Wednesday, November 02, 2005
Religious Right Quiet on Libby Indictment
...Al Mohler, president of Southern Baptist Theological Seminary, issued a public call for Clinton to resign and for his congregation, Immanuel Baptist Church in Little Rock, Ark., to exercise church discipline as mandated by Scripture.
In one article Mohler criticized "Bill's Baptist buddies," religious-left activists that a Newsweek article said enabled Clinton's lack of personal responsibility. The article "goes far in explaining the president's twisted moral worldview," Mohler wrote. "But it also serves as an indictment of the generation of liberal Baptist leaders who served as Bill Clinton's moral advisers, and are now his enablers in a lifestyle of gross immorality."
Neither Patterson, Land nor Mohler has commented publicly on Libby, the first sitting White House staffer to be indicted in 135 years, though Land has reportedly been in recent contact with Rove discussing the president's Supreme Court nominees.

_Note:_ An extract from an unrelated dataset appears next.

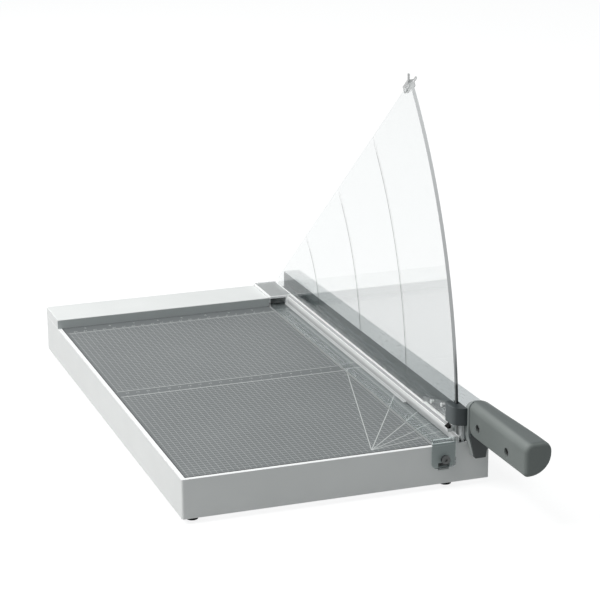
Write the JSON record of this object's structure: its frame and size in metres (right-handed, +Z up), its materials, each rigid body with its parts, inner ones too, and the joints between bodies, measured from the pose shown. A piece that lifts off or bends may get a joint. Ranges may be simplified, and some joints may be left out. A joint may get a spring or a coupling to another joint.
{
  "type": "guillotine paper cutter",
  "caption": "Guillotine paper cutter with a printed mat, a lever arm with its blade, a clear curved finger guard and a spring-lifted clear clamp.",
  "frame": {"origin": "middle of the cutter's box, on the surface it stands on", "axes": "+X to the right towards the arm, +Y to the back towards the pivot, +Z up"},
  "size_m": [0.278, 0.6104, 0.3415],
  "materials": {
    "white_paint": "fine-textured white powder coat",
    "printed_mat": "matt grey plastic with a light printed grid and scales",
    "dark_plastic": "satin dark grey moulding",
    "grip_plastic": "soft-touch grey moulding",
    "arm_paint": "smooth silver paint",
    "blade_steel": "ground steel",
    "clear_plastic": "clear polycarbonate, polished",
    "black_rubber": "matt black rubber",
    "bush_brass": "turned brass",
    "black_screws": "blackened steel",
    "zinc_steel": "zinc-plated steel"
  },
  "bodies": {
    "base": {"base_shell": "white_paint", "bottom_plate": "zinc_steel", "bottom_plate_screws": "zinc_steel", "knife_rail": "zinc_steel", "bed_knife": "blade_steel", "bed_knife_screws": "zinc_steel", "cutting_mat": "printed_mat", "paper_stop": "white_paint", "paper_stop_rule": "dark_plastic", "paper_stop_screws": "zinc_steel", "pivot_bracket": "zinc_steel", "pivot_bracket_screws": "zinc_steel", "pivot_bolt": "zinc_steel", "pivot_nut": "zinc_steel", "clamp_guide_screw": "zinc_steel", "clamp_guide_nut": "zinc_steel", "clamp_guide_pin": "zinc_steel", "spring_cup": "zinc_steel", "foot_front_left": "black_rubber", "foot_front_right": "black_rubber", "foot_rear_left": "black_rubber", "foot_rear_right": "black_rubber", "foot_screws": "zinc_steel"},
    "arm": {"blade_arm": "arm_paint", "cutting_blade": "blade_steel", "blade_screws": "zinc_steel", "pivot_bush": "bush_brass", "pivot_washer": "zinc_steel", "disc_spring": "zinc_steel", "arm_bolster": "dark_plastic", "guard_guide": "dark_plastic", "guide_screw": "zinc_steel", "handle_tang": "zinc_steel", "tang_screws": "zinc_steel", "grip": "grip_plastic", "grip_screws": "black_screws"},
    "clamp": {"clamp_rail": "clear_plastic", "clamp_rear_block": "clear_plastic", "clamp_front_tab": "clear_plastic", "clamp_bumper": "black_rubber", "finger_guard": "clear_plastic", "guard_bracket": "clear_plastic", "guard_rivets": "zinc_steel", "guard_stop_clip": "clear_plastic", "clamp_spring_front": "zinc_steel", "clamp_spring_back": "zinc_steel"}
  },
  "joints": [
    {"name": "arm_lift", "type": "hinge", "parent": "base", "child": "arm", "pos_m": [0.1262, 0.26975, 0.041], "axis": [-1, 0, 0], "range_deg": [0, 35]},
    {"name": "clamp_lift", "type": "slide", "parent": "base", "child": "clamp", "axis": [0, 0, 1], "range_m": [0, 0.0025], "deforming": ["clamp_spring_front", "clamp_spring_back"]}
  ]
}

"The religious right is wrong to remain silent about the evil spirit that infects the White House, causing senior administration officials to smear a man who challenged the primary justification for the preemptive war against Iraq and to lie repeatedly about what they did," said Robert Parham of the Baptist Center for Ethics.
"The religious right demonstrates yet again that they are court prophets—prophets that do what the king wants and not what God requires," Parham said. "The biblical witness clearly identifies such prophets as false prophets. True prophets would speak forcefully to the White House about doing the right thing, instead of hiding behind legal arguments."